あと、Appleがそろそろ強制移住させそうだなーって危惧してます。

 

iOSエンジニアが問われる、SwiftUI or Flutter

まあ大抵のエンジニアはプロジェクトや会社次第なので選択できないんですが。
受託企業だったり、フリーランスだったりする場合、まずどっちを攻めるかという選択が迫られます。両方は無謀です。
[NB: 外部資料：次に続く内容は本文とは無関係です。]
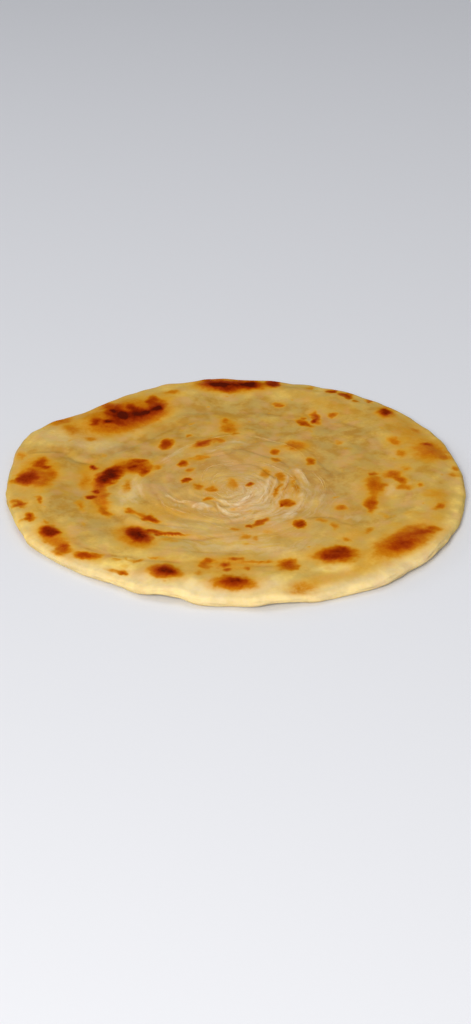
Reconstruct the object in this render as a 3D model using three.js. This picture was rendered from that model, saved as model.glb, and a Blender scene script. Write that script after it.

注意したいのは、FlutterもSwiftUI+Combineも、まだ成長途上で書き方が毎年バンバン変わっていることです。キャッチアップやフォローするために、勉強だけでは追いつかないという認識です。

 

結果、人材不足が予想される

たとえば1領域に3000人の技術者がいる場合と、3領域に1000人ずつ技術者がいる場合。
どちらがより人手不足が起こるかといえば、後者ですよね。人材の再配置がうまく出来ないので。
これはRxSwiftの時に強く感じました。モバイルアプリ市場はこれまで以上に人手不足が厳しくなると思っています。

 

新人に期待はできるか?

できません。
モバイルアプリ開発はそれなりに歴史を積み重ねすぎてしまって、覚えることが多すぎます。iOSだけだって今ならUIKitとSwiftUI、旧来のオブジェクト指向的プログラミングとCombineのような新しい書き方を両方覚える必要があります。FlutterならiOSAndroidの両方について詳しくならなきゃなりません。
だから本当は育成が必要なんですが、モバイルアプリ開発はWebとは違って少人数体制であることが多く、育成なんてほぼありません。

 

てかどうなんでしょうね、今から始めるならWebの方が良いんじゃないですか?20年後もありそうだし、私はモバイル好きなのでWebには行きませんが。

 

まとめ

プロダクトオーナーには厳しい時代が続きます。
モバイルアプリエンジニアのフリーランスには嬉しい時代が続くと思います。
新人には「仕事はあるけど育成はない」が続きます。

 

てか、モバイルアプリの育成+人材紹介って需要ありそうですよね。
Web方面とかの人材枯渇具合ってどうなんでしょうか?モバイルほどではないと思うんですが。最近全然情報が入ってこなくて。

 

補足

私が分かっていないのは、Androidの新規アプリを作る際に、Flutterを採用することでデメリットがどのくらい有るか?です。もしデメリットゼロに近いのであればAndroidエンジニアがそのままFlutterエンジニアにスライドし、kotlinが絶滅する格好になりますし、そうなると今回の予測もちょっと外れてきますよね。
誰か教えて下さい。

あとGoogleAppleがどう思ってるのかも謎です。マテリアルデザインが若干iOSっぽくなったのはFlutter意識してのことなんでしょうか?